현실세계에서 풍속과 대여수가 관련이 있을까?

sns.scatterplot(data = train, x="humidity", y="count")

습도와 대여량은 상관이 없어 보인다.

1.3 temp-atemp

sns.scatterplot(data = train, x="temp", y="atemp")

대체적으로 강한 양의 상관을 갖는 것으로 보인다.
다만 이상치에 대한 확인결과 기록에 대한 오류로 보이며 이에 대한 대체값을 위해서는 이전값과 다음값의 평균을 내서 넣어볼 수도 있을 것이다. 시계열 데이터 이기 때문이다.

1.4 weather

train[train["weather"] == 4]

값이 1개밖에 없으므로 weather별 barplot을 그렸을 때 값이 현실세계와는 다르게 나타나게 된다.
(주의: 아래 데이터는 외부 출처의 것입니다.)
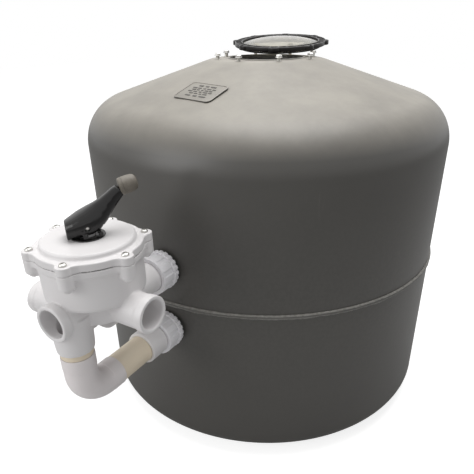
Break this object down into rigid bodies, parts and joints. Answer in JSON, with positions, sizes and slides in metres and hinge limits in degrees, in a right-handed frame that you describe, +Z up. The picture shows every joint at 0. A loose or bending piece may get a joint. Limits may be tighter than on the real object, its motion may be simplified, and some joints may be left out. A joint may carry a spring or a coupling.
{
  "type": "pool sand filter tank",
  "caption": "Domed moulded sand filter tank with a bolted top manhole, loose clear lid and a side-mounted multiport valve on two pipe unions.",
  "frame": {"origin": "centre of the tank's flat underside, on the floor", "axes": "+Z up along the tank's axis, valve on the -Y side, its side port towards +X"},
  "size_m": [0.7696, 1.0251, 0.7764],
  "materials": {
    "tank_plastic": "satin moulded grey, lightly scuffed",
    "plate_plastic": "satin moulded grey",
    "bolt_steel": "bright stainless",
    "lid_lens": "smoky clear plastic",
    "black_plastic": "gloss black moulded",
    "rubber": "matte black",
    "valve_plastic": "satin white",
    "pipe_plastic": "beige extruded",
    "elbow_plastic": "greyish white moulded",
    "knob_plastic": "brown grey moulded",
    "inner_plastic": "plain moulded"
  },
  "bodies": {
    "root": {"tank_upper_shell": "tank_plastic", "tank_lower_shell": "tank_plastic", "seam_band": "tank_plastic", "name_plate": "plate_plastic", "manhole_bolt_1": "bolt_steel", "manhole_bolt_2": "bolt_steel", "manhole_bolt_3": "bolt_steel", "manhole_bolt_4": "bolt_steel", "manhole_bolt_5": "bolt_steel", "manhole_bolt_6": "bolt_steel", "manhole_bolt_7": "bolt_steel", "manhole_bolt_8": "bolt_steel", "cover_screw_1": "bolt_steel", "cover_screw_2": "bolt_steel", "cover_screw_3": "bolt_steel", "cover_screw_4": "bolt_steel", "cover_screw_5": "bolt_steel", "cover_screw_6": "bolt_steel", "cover_gasket": "rubber", "spider_gasket": "rubber", "drain_gasket": "rubber", "upper_union_o_ring": "rubber", "lower_union_o_ring": "rubber", "upper_wall_gasket": "rubber", "lower_wall_gasket": "rubber", "valve_body": "valve_plastic", "valve_cover": "valve_plastic", "lower_tailpiece": "valve_plastic", "upper_bulkhead": "valve_plastic", "lower_bulkhead": "valve_plastic", "pipe_stub": "pipe_plastic", "lower_pipe": "pipe_plastic", "elbow": "elbow_plastic", "inlet_riser": "inner_plastic", "inlet_diffuser": "inner_plastic", "underdrain_pipe": "inner_plastic", "lateral_hub": "inner_plastic", "lateral_1": "inner_plastic", "lateral_2": "inner_plastic", "lateral_3": "inner_plastic", "lateral_4": "inner_plastic", "lateral_5": "inner_plastic", "lateral_6": "inner_plastic", "lateral_7": "inner_plastic", "lateral_8": "inner_plastic", "upper_locknut": "inner_plastic", "lower_locknut": "inner_plastic"},
    "lid": {"lid_dome": "lid_lens", "lid_clamp_ring": "black_plastic", "lid_gasket": "rubber"},
    "carriage": {"thrust_washer": "black_plastic", "rotor_spring": "bolt_steel"},
    "rotor": {"rotor": "valve_plastic", "lever_pin": "bolt_steel"},
    "lever": {"lever": "black_plastic", "lever_cap": "knob_plastic"},
    "upper_nut": {"upper_union_nut": "valve_plastic"},
    "lower_nut": {"lower_union_nut": "valve_plastic"},
    "drain": {"drain_plug": "tank_plastic"}
  },
  "joints": [
    {"name": "selector_turn", "type": "hinge", "parent": "root", "child": "carriage", "pos_m": [0, -0.5393, 0.54], "axis": [0, 0, 1], "continuous": true},
    {"name": "rotor_lift", "type": "slide", "parent": "carriage", "child": "rotor", "axis": [0, 0, 1], "range_m": [0, 0.0087], "deforming": ["rotor_spring"]},
    {"name": "lever_press", "type": "hinge", "parent": "rotor", "child": "lever", "pos_m": [0, -0.5393, 0.556], "axis": [-0.7934, 0.6088, 0], "range_deg": [0, 30], "stiffness_Nm_per_rad": 3, "springref_deg": -17.19},
    {"name": "lid_lift", "type": "slide", "parent": "root", "child": "lid", "axis": [0, 0, 1], "range_m": [0, 0.3]},
    {"name": "upper_nut_turn", "type": "hinge", "parent": "root", "child": "upper_nut", "pos_m": [0, -0.408, 0.417], "axis": [0, -1, 0], "continuous": true},
    {"name": "lower_nut_turn", "type": "hinge", "parent": "root", "child": "lower_nut", "pos_m": [0, -0.408, 0.292], "axis": [0, -1, 0], "continuous": true},
    {"name": "drain_turn", "type": "hinge", "parent": "root", "child": "drain", "pos_m": [0, 0.39, 0.082], "axis": [0, 1, 0], "continuous": true}
  ],
  "couplings": [
    {"joint": "rotor_lift", "follows": "lever_press", "m_per_rad": 0.0165}
  ]
}
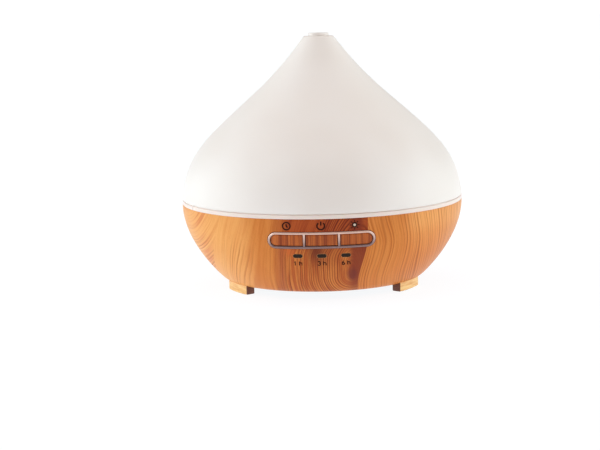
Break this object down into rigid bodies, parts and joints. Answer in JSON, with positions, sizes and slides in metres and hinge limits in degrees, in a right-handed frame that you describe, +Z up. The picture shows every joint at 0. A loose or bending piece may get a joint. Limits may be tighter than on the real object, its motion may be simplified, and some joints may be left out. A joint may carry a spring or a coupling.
{
  "type": "essential oil diffuser",
  "caption": "Onion-shaped ultrasonic oil diffuser: wood-print bowl with water tank, fan, button row and feet, inner lid with chimney, frosted lift-off cover.",
  "frame": {"origin": "middle of the base, on the surface that the rubber pads stand on", "axes": "+Z up, the buttons face -Y, +X to the right as seen by someone who faces the buttons"},
  "size_m": [0.168, 0.168, 0.1507],
  "materials": {
    "wood_print": "satin, printed wood grain",
    "foot_wood": "satin, printed wood grain",
    "button_wood": "satin, printed wood grain",
    "frosted_cover": "fine frosted",
    "light_ring": "translucent satin",
    "tank_plastic": "satin",
    "button_frame": "polished",
    "indicator_window": "polished",
    "black_plastic": "fine texture",
    "fan_grey": "satin",
    "connector_ivory": "satin",
    "board_green": "satin solder mask",
    "board_white": "satin solder mask",
    "led_lens": "polished",
    "capacitor": "sleeve",
    "magnet": "sintered",
    "rubber_pads": "matt",
    "silicone": "matt",
    "wire_red": "smooth",
    "wire_grey": "smooth",
    "wire_black": "smooth",
    "steel": "satin",
    "brass": "turned",
    "copper": "enamelled winding",
    "heat_sink": "extruded"
  },
  "bodies": {
    "base": {"base_shell": "wood_print", "bottom_cover": "black_plastic", "foot_front_left": "foot_wood", "foot_front_right": "foot_wood", "foot_rear": "foot_wood", "foot_pads": "rubber_pads", "bottom_screws": "steel", "light_ring": "light_ring", "water_tank": "tank_plastic", "air_tower": "tank_plastic", "transducer_seal": "silicone", "transducer_disc": "steel", "transducer_clamp": "steel", "transducer_screws": "steel", "transducer_wires": "wire_red", "fan_housing": "black_plastic", "fan_stator": "copper", "fan_bearing": "brass", "fan_screws": "steel", "fan_wires": "wire_red", "air_duct": "tank_plastic", "main_board": "board_green", "driver_coil": "copper", "heat_sink": "heat_sink", "power_transistor": "black_plastic", "capacitors": "capacitor", "control_chip": "black_plastic", "board_connectors": "connector_ivory", "board_screws": "steel", "led_board": "board_white", "leds": "led_lens", "led_screws": "steel", "led_wires": "wire_grey", "button_board": "board_green", "tact_switches": "black_plastic", "indicator_leds": "led_lens", "button_board_screws": "steel", "button_cable": "wire_grey", "button_bezel": "button_frame", "indicator_lens_left": "indicator_window", "indicator_lens_middle": "indicator_window", "indicator_lens_right": "indicator_window", "power_jack": "black_plastic", "power_jack_pin": "steel", "jack_wires": "wire_black"},
    "inner_lid": {"inner_cover": "tank_plastic"},
    "cover": {"outer_cover": "frosted_cover", "mist_spout": "frosted_cover"},
    "timer_button": {"button_timer": "button_wood"},
    "power_button": {"button_power": "button_wood"},
    "light_button": {"button_light": "button_wood"},
    "fan": {"fan_rotor": "fan_grey", "fan_shaft": "steel", "rotor_magnet": "magnet"}
  },
  "joints": [
    {"name": "inner_lid_lift", "type": "slide", "parent": "base", "child": "inner_lid", "axis": [0, 0, 1], "range_m": [0, 0.05]},
    {"name": "cover_lift", "type": "slide", "parent": "inner_lid", "child": "cover", "axis": [0, 0, 1], "range_m": [0, 0.075]},
    {"name": "timer_button_press", "type": "slide", "parent": "base", "child": "timer_button", "axis": [0, 1, 0], "range_m": [0, 0.0005], "stiffness_N_per_m": 3000, "springref_m": -0.0001},
    {"name": "power_button_press", "type": "slide", "parent": "base", "child": "power_button", "axis": [0, 1, 0], "range_m": [0, 0.0005], "stiffness_N_per_m": 3000, "springref_m": -0.0001},
    {"name": "light_button_press", "type": "slide", "parent": "base", "child": "light_button", "axis": [0, 1, 0], "range_m": [0, 0.0005], "stiffness_N_per_m": 3000, "springref_m": -0.0001},
    {"name": "fan_spin", "type": "hinge", "parent": "base", "child": "fan", "pos_m": [0.032, 0, 0.0133], "axis": [0, 0, 1], "continuous": true}
  ]
}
💡 데이터만 보지말고 현실세도 연관시켜서 생각해보자! 결국 현실세계 문제를 해결하는 것이다.

2️⃣모델링: Random Forest

2.1 Feature Engineering: 수치형변수 범주화

year와 month는 모두 수치형변수이지만 year는 2011, 2012 데이터가 전부이기때문이다.

# datetime 컬럼에서 년-월만 가져오기
train["year_date"] = train["datetime"].astype(str).str[:7]
test["year_date"] = test["datetime"].astype(str).str[:7]

# 인코딩
train["year_month_code"] = train["datetime"].astype("category").cat.codes
test["year_month_code"] = test["datetime"].astype("category").cat.codes

📍.cat.codes

판다스에는 정수기반의 범주형 데이터를 표현(인코딩)할 수 있는 categorical(”category”)형이라고 하는 데이터형이 존재한다.
이 categorical 객체는 categories와 codes의 속성을 가진다.
- codes는 숫자로 바꿔준다.
cat 범주형데이터를 담고 있는 Series는 특화된 문자열 메서드인 Series.str과 유사한 특수 메서드인 cat 속성이 있다. 이를 통해 categories와 codes나 categorical 메서드 등에 쉽게 접근할 수 있다.
그래서 Series.cat.codes 하게 되면 ‘2011-01’ → 0 이런식으로 숫자로 바꿔주게 된다.
- Series.cat.categories 도 마찬가지다.

2.2 데이터셋 만들기

# label 및 feature_names 
label_name = "count"
feature_names = train.columns.tolist()
feature_names.remove(label_name)
feature_names.remove("datetime")
feature_names.remove("casual")
feature_names.remove("registered")
# feature_names.remove("year")
feature_names.remove("month")
feature_names.remove("day")
feature_names.remove("minute")
feature_names.remove("second")
feature_names.remove("year-month")
feature_names

# 학습 및 예측 데이터셋
X_train = train[feature_names]
X_test = test[feature_names]
y_train = train[label_name]

2.3 알고리즘 불러오기

from sklearn.ensemble import RandomForestRegressor

model = RandomForestRegressor(random_state=42, n_jobs=-1)
model

RandomForestRegressor(n_jobs=-1, random_state=42)

3️⃣교차검증: CROSS VALIDATION

train data를 k개로 나눠서 학습과 검증을 하는 과정이며, test data를 학습시켜 예측하기 전 best estimator와 best score를 알 수 있다.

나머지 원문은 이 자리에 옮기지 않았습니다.